Ryan is a shape-shifter who juggles many modes, but she often gravitates toward less-than-glamorous roles even when she’s in the spotlight. Last year, she landed raves for her turn in Broadway’s “Love, Love, Love,” where she played one half of a narcissistic British couple over the course of a marriage that lasts decades. In “Gone Baby Gone,” she was a vulgar, drug-addicted mother, shortly before she surfaced on NBC’s “The Office” as the klutzy romantic interest of Steve Carell’s bumbling manager.

“I’m certainly not afraid of parts that might not be likable, or might be hard to look at,” she said. “That doesn’t scare me. Maybe that’s why I’ve become their advocate.”

“Abundant Acreage Available” intrigued her because it didn’t heap pity on her character simply because she was a single 40-something woman. “I just liked her strength and was curious about being in this world with this woman who’s so strong, capable of taking care of anything,” she said. “There’s no traumatic backstory for why she never married a man. She’s just been busy.” She was also keen on a part that pushed beyond her liberal bubble.

“It’s kind of radical to have a lead character who’s a Christian conservative,” she said, noting the film’s red-state backdrop. Ryan acknowledged that it wasn’t an easy sell — Gravitas Ventures is releasing the movie in a handful of theaters in New York and Los Angeles, but it’s largely a VOD play. “Maybe people who love independent film will see this, maybe they won’t,” she said, “but to step into this world of these other characters who we don’t usually get to see, and they’re shown without judgement, they’re just trying to get through life as we all are, that’s what’s so wonderful about the film.”

The movie was directed by “Junebug” screenwriter Angus Maclachlan on a tight 18-day shoot in rural North Carolina. It wasn’t a big paycheck for the actress, but she finds those gigs elsewhere. Last year, she showed up in “Monster Trucks” and the Dwayne Johnson vehicle “Central Intelligence,” where she played a cartoonishly stern CIA agent. “The big-budget films pay for the independent films,” Ryan said. “I’ve been lucky to find a happy balance.”

“Central Intelligence”

On “Central Intelligence,” she added, “I was just shocked they cast me. You know, usually, these CIA characters are 25 and smoking hot. I’m in my 40s!” When she brought that up with director Rawson Marshall Thurber, “he said, ‘I need someone who can handle all the long dialogue,’” she recalled. “That was flattering, but with bigger-budget films, the characters are more stereotyped. They’re liked placeholders. You are the wife, the mother, the mean boss.

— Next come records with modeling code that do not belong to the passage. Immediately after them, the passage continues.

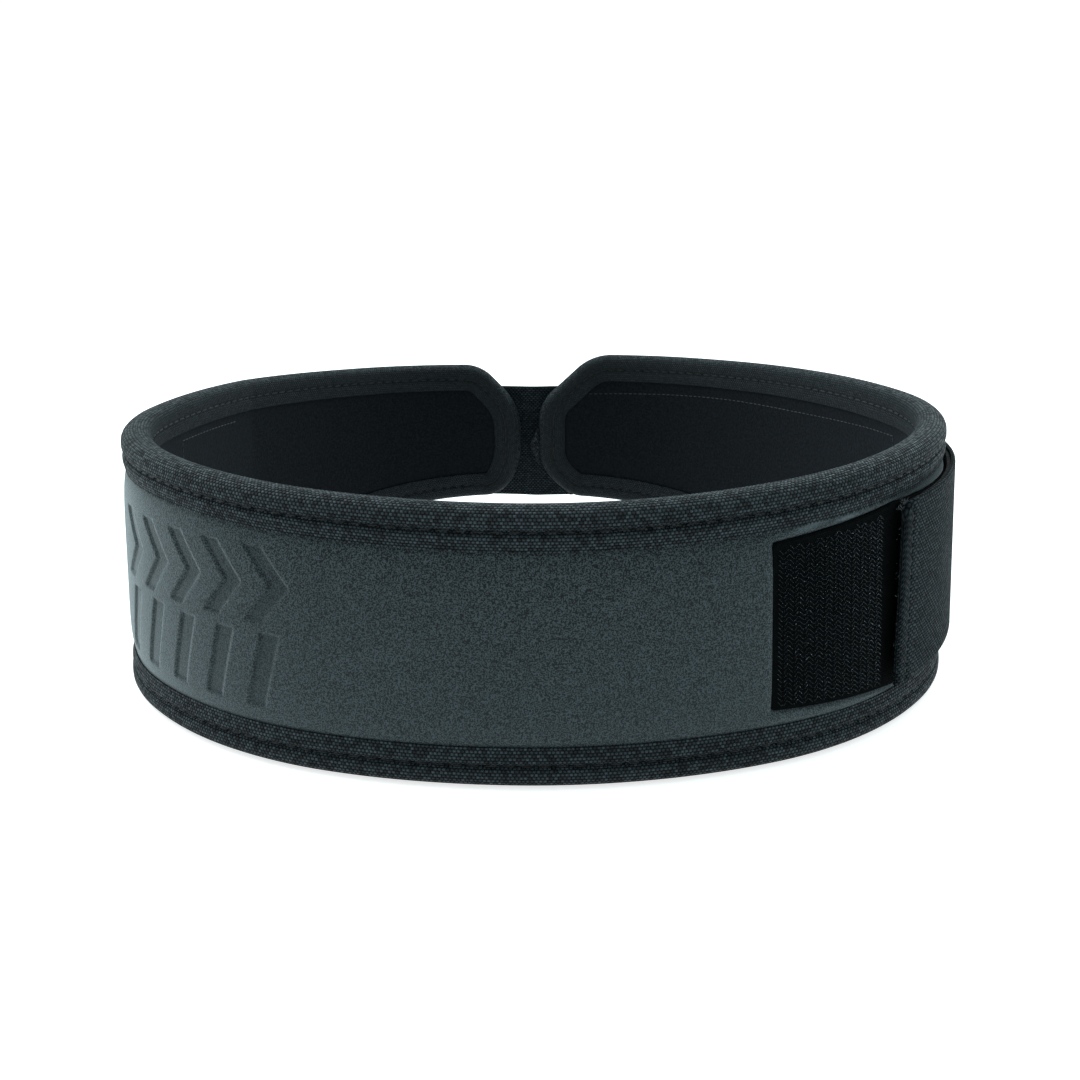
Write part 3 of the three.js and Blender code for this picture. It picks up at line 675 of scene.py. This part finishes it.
# lining: inner knit skin, eased over the foam
lining = {"inset": 0.6, "swell": 0.5, "swellReach": 8.0, "ripple": 0.15, "rippleLength": 60, "rows": 60}


def liningFace(u, z):
    swell = 1 - np.exp(-np.clip(rimDistance(u, z) - binding["depth"], 0, None) / lining["swellReach"])
    ripple = lining["ripple"] * waves(u, z, 8, lining["rippleLength"])
    return -coreHalf + lining["inset"] - (lining["swell"] + ripple) * swell


def makeLining():
    columns = wallColumns(2.5, 2.5, -100.0, 100.0, shell["inset"] + 0.1)
    u, z, low, top = layerGrid(columns, lining["rows"])
    back = wallPoint(columns[:, None], np.stack([low, top], axis=1), shellInner - belt["clearance"])
    rings = np.concatenate([wallPoint(u, z, liningFace(u, z)), back], axis=1)
    piece = loftPiece("knit_lining", rings, columns, ringLengths(rings))
    return finishPiece(piece, liningKnit, "lining")


makeLining()
print("lining ready")


# binding: one grosgrain tape folded over the whole rim and stitched through
def cornerPath(name, end, top):
    # the rim round one cut corner, from the long edge into the end
    c = cornerShape(name)
    side, down = (1 if end > 0 else -1), (-1 if top else 1)
    edge = topEdge if top else bottomEdge
    leadTurn = np.linspace(0, c["bend"], 12)[1:]
    noseTurn = np.linspace(c["bend"], math.pi / 2, 12)[:-1]
    turns = np.concatenate([leadTurn, noseTurn])
    fromEnd = np.concatenate([c["run"] - c["lead"] * np.sin(leadTurn),
                              c["nose"] * (1 - np.sin(noseTurn))])
    drop = np.concatenate([c["lead"] * (1 - np.cos(leadTurn)),
                           c["drop"] - c["nose"] * np.cos(noseTurn)])
    u = end - side * fromEnd
    return np.stack([u, edge(u) + down * drop, -side * np.sin(turns), down * np.cos(turns)], axis=1)


def rimPath():
    # u, z and the inward direction all round the rim, evenly spaced, a stitch every few stations
    def edgeRun(edge, name, inZ):
        left = -leftLength + cornerShape("left" + name)["run"]
        right = rightLength - cornerShape("right" + name)["run"]
        u = np.arange(left, right, 1.0)
        return np.stack([u, edge(u), 0 * u, 0 * u + inZ], axis=1)

    def endRun(end, name):
        high = float(topEdge(end)) - cornerShape(name + "Top")["drop"]
        low = float(bottomEdge(end)) + cornerShape(name + "Low")["drop"]
        z = np.linspace(high, low, 30)
        return np.stack([0 * z + end, z, 0 * z - (1 if end > 0 else -1), 0 * z], axis=1)

    right, left = rightLength, -leftLength
    path = np.concatenate([
        edgeRun(topEdge, "Top", -1), cornerPath("rightTop", right, True), endRun(right, "right"),
        cornerPath("rightLow", right, False)[::-1], edgeRun(bottomEdge, "Low", 1)[::-1],
        cornerPath("leftLow", left, False), endRun(left, "left")[::-1],
        cornerPath("leftTop", left, True)[::-1]])
    path = np.concatenate([path, path[:1]])
    lengths = np.concatenate([[0], np.cumsum(np.hypot(*np.diff(path[:, :2], axis=0).T))])
    stitches = round(lengths[-1] / binding["stitchPitch"])
    even = np.linspace(0, lengths[-1], stitches * binding["stationsPerStitch"] + 1)
    path = np.stack([np.interp(even, lengths, path[:, k]) for k in range(4)], axis=1)
    path[:, 2:] /= np.hypot(path[:, 2], path[:, 3])[:, None]
    return path[:-1], even


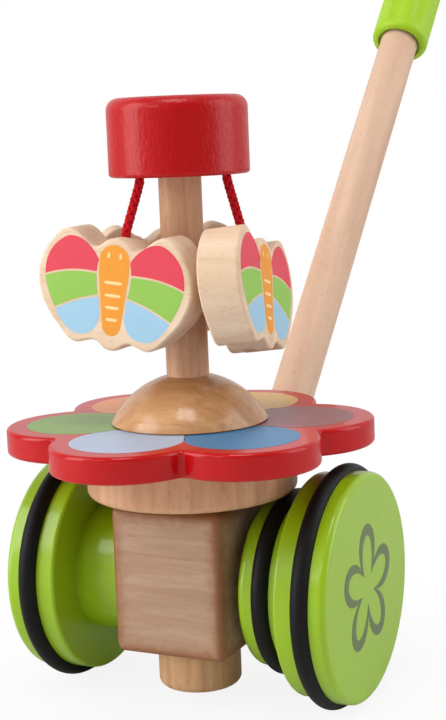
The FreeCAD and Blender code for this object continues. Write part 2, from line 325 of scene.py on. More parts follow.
def grain_coordinates(tree, turn):
    """Object coordinates turned so that Z runs with the grain."""
    mapping = add(tree, "ShaderNodeMapping", vector_type="TEXTURE")
    mapping.inputs["Rotation"].default_value = [math.radians(angle) for angle in turn]
    join(tree, add(tree, "ShaderNodeTexCoord").outputs["Object"], mapping.inputs["Vector"])
    return mapping.outputs[0]


def grouped_finish(name, group, turn, bump, depth, values, **shader_values):
    """Material whose colour, roughness and relief come from one shader group."""
    material, tree, shader = new_material(name, **shader_values)
    pattern = add(tree, "ShaderNodeGroup", node_tree=group)
    for label, value in values.items():
        pattern.inputs[label].default_value = value
    join(tree, grain_coordinates(tree, turn), pattern.inputs["Vector"])
    join(tree, pattern.outputs["Color"], shader.inputs["Base Color"])
    join(tree, pattern.outputs["Roughness"], shader.inputs["Roughness"])
    raise_relief(tree, shader, pattern.outputs["Height"], bump, depth)
    return material


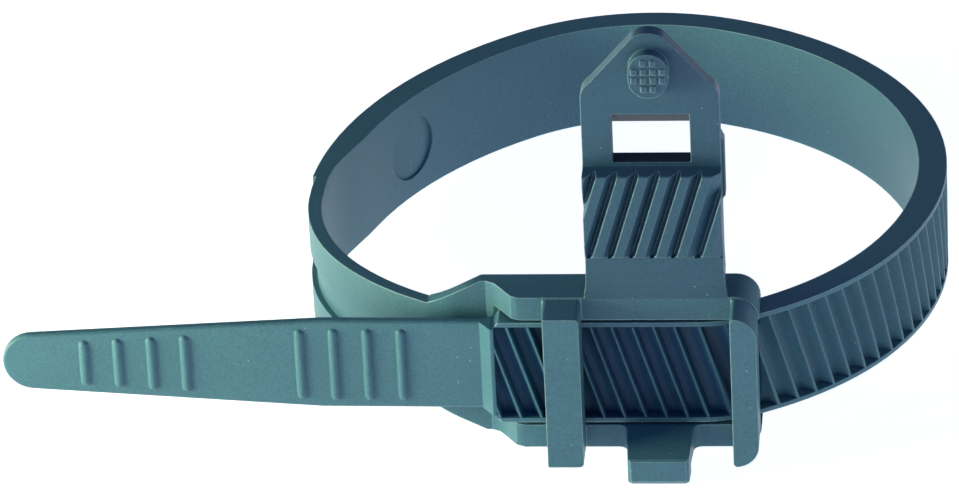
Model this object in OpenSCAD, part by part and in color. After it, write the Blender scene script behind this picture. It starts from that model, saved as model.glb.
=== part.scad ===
// Releasable cable tie with outside teeth, moulded in nylon, shown closed to a loop
// with its latch flap standing open.
// X runs along the strap through the head, Y runs into the loop, Z is the width of the strap.
// The origin is the middle of the saddle, the inner face of the head that the bundle lies on.

/* [Strap] */
// Width of the strap
strap_w = 9; // [7:0.1:12]
// Thickness of the toothed strap
strap_t = 2.3; // [1.9:0.05:3.2]
// Width of the plain rail along each edge of the teeth
rail_w = 0.4; // [0.3:0.05:1.2]
// Distance from one tooth to the next
tooth_pitch = 1.65; // [1.4:0.05:2.2]
// Depth of the teeth
tooth_depth = 1.1; // [0.8:0.05:1.4]
// Slant of the teeth, in degrees from straight across
tooth_slant = 17; // [8:0.5:22]
// Width of the flat crest of each tooth
crest_w = 0.22; // [0.2:0.02:0.4]
// Draft of the steep flank of each tooth
flank_draft = 0.1; // [0.05:0.01:0.2]
// Length of the toothed face that stands out past the head's walls on the tail side
tooth_lead = 2.1; // [1:0.1:8]
// Sideways place of the teeth against the middle of the head
tooth_phase = -0.6; // [-0.8:0.05:0.8]
// Depth, under the crests, of the fibre that keeps its length when the strap bends
fibre_depth = 2; // [1.2:0.05:2.2]

/* [Loop] */
// Length of the straight stretch from the middle of the head to the first bend
exit_x = 3.2; // [2:0.1:5]
// Radius where the strap leaves the head
r_exit = 9; // [7:0.5:14]
// Radius of the loop at the front right
r_front = 26.5; // [22:0.5:32]
// Radius of the loop on the right
r_right = 29; // [24:0.5:34]
// Radius of the loop at the back right
r_back = 28.5; // [24:0.5:34]
// Distance from the middle of the head to the bend where the root comes back to it
neck_left = 15.9; // [14.5:0.1:17]
// Radius of the root at the front left
r_flank = 19; // [15:0.5:24]
// Radius of the root beside the head
r_root = 24; // [18:0.5:32]
// Radius of the bend where the root joins the head
r_neck = 5.8; // [4:0.1:8]

/* [Root] */
// Thickness of the untoothed root
root_t = 1.1; // [0.9:0.05:1.6]
// Width of the channel in the outer face of the root
channel_w = 2.8; // [2:0.1:5]
// Depth of that channel
channel_d = 0.45; // [0.2:0.05:0.7]
// Step from the root up to the toothed face
root_step = 0.25; // [0.1:0.05:0.5]

/* [Tail] */
// Length of the tail past the last tooth
tail_l = 39; // [30:0.5:60]
// Thickness of the tail
tail_t = 0.65; // [0.5:0.05:0.9]
// Depth of the tail's face behind the crests of the teeth
tail_sink = 1.25; // [0.9:0.05:1.5]
// Bevel along the front edges of the tail
tail_bevel = 0.15; // [0.1:0.05:0.45]
// Width of the tail beside the teeth
tail_w = 7.8; // [6:0.1:9]
// Width of the tail at its tip
tail_tip_w = 4.9; // [3:0.1:7]
// Length of the parallel stretch before the taper
tail_parallel = 13.5; // [8:0.5:20]
// Lean of the tail toward the loop, in degrees
tail_lean = 1; // [0:0.1:2]
// Width of a grip rib
rib_w = 0.85; // [0.6:0.05:1]
// Height of a grip rib
rib_h = 0.28; // [0.2:0.02:0.4]
// Distance between two ribs
rib_pitch = 2.7; // [2.2:0.1:4]
// Ribs in each group
rib_count = 4; // [2:1:4]
// Distance from the last tooth to the first rib
rib_near = 7; // [4:0.5:9]
// Distance from the last tooth to the first rib of the second group
rib_far = 24.3; // [20:0.1:26]

/* [Head] */
// Height of the head, across the strap
head_h = 13.5; // [12.5:0.1:16]
// Depth of the head behind the strap's outer face
head_d = 3.9; // [3.7:0.05:5]
// Distance from the middle of the head to its right end
head_right = 8.05; // [7.5:0.05:10]
// Distance from the middle of the head to the end of its walls on the left
head_left = 10.8; // [10:0.1:13]
// Length of the slope that runs the walls down into the neck
mouth_l = 2.8; // [2:0.1:4]
// Distance from the middle of the head to the start of the neck's taper
taper_left = 14; // [13.7:0.1:15]
// Length of the neck's taper
taper_l = 4.4; // [3:0.1:6]
// Radius of the rounded end of the head
head_corner = 1.9; // [1:0.1:2.4]
// Room around the strap in the head
strap_play = 0.2; // [0.1:0.05:0.4]

/* [Bars] */
// Room between the two bars
bar_gap = 11.8; // [11.8:0.1:14]
// Depth of the bars in front of the head
bar_d = 3.45; // [3:0.05:5]
// Width of the left bar at its front
bar_left_w = 2.85; // [2:0.05:3.5]
// Width of the right bar at its front
bar_right_w = 2.1; // [1.6:0.05:2.2]
// Draft of the outer side of each bar
bar_draft = 0.2; // [0:0.05:0.4]
// Step from the end of the head down to the end of a bar
bar_step = 0.1; // [0.05:0.05:0.4]
// Radius of the corners of each bar's face
bar_corner = 0.35; // [0.1:0.05:0.6]

/* [Latch flap] */
// Width of the flap
flap_w = 10.8; // [9:0.1:11.4]
// Height of the hinge line above the end of the head
hinge_rise = 0.35; // [0.3:0.05:0.6]
// Thickness of the thinned hinge strip
hinge_t = 0.4; // [0.3:0.05:0.6]
// Gap that stands for the bend of the hinge strip
hinge_gap = 0.1; // [0.1:0.02:0.2]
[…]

I don’t even know if the formula has time for nuance.”

She recently united with Carell under much different circumstances from their “Office” romance, as an estranged couple in “Beautiful Boy” whose marriage collapses when their offspring suffers from a drug problem. The movie, the English-language debut of “Broken Circle Breakdown” director Felix van Groeningen, finds the actors on the phone for much of the movie — but one key scene had them face to face, and it presented a fresh challenge. “We had to work against our natural chemistry, because these are people who aren’t quite in love anymore,” she said. “We had to be terse with each other, which is not something we’re used to doing together.”

But Ryan has relished the opportunity to diversify her parts over the years, developing that agenda in tandem with Jason Gutman at the Gersh Agency. “We’re very much on the same page,” she said. “He’ll read something someone wants me to do and say, ‘I can send this to you, but I know it’s not for you,’ and he’s always been right. We don’t just do money projects because they’re money projects. There has to be some other reason. I can’t repeat myself.”

She echoed a desire for more strong female characters beyond the studio archetypes. “I used to say to a friend, ‘Why don’t you write a movie with a male lead, and when you’re done, go back and change the lead to a woman?’” she said. “Just stop thinking about it and just let it be the female part. Certainly, there have been great strides for female stories or stories that have females in the lead. But so much more needs to be done, and that viewpoint needs to broaden greatly, so that women aren’t just the sounding board for men. It’s not that simple in real life.”

“Abundant Acreage Available” is now playing in New York and available on VOD platforms.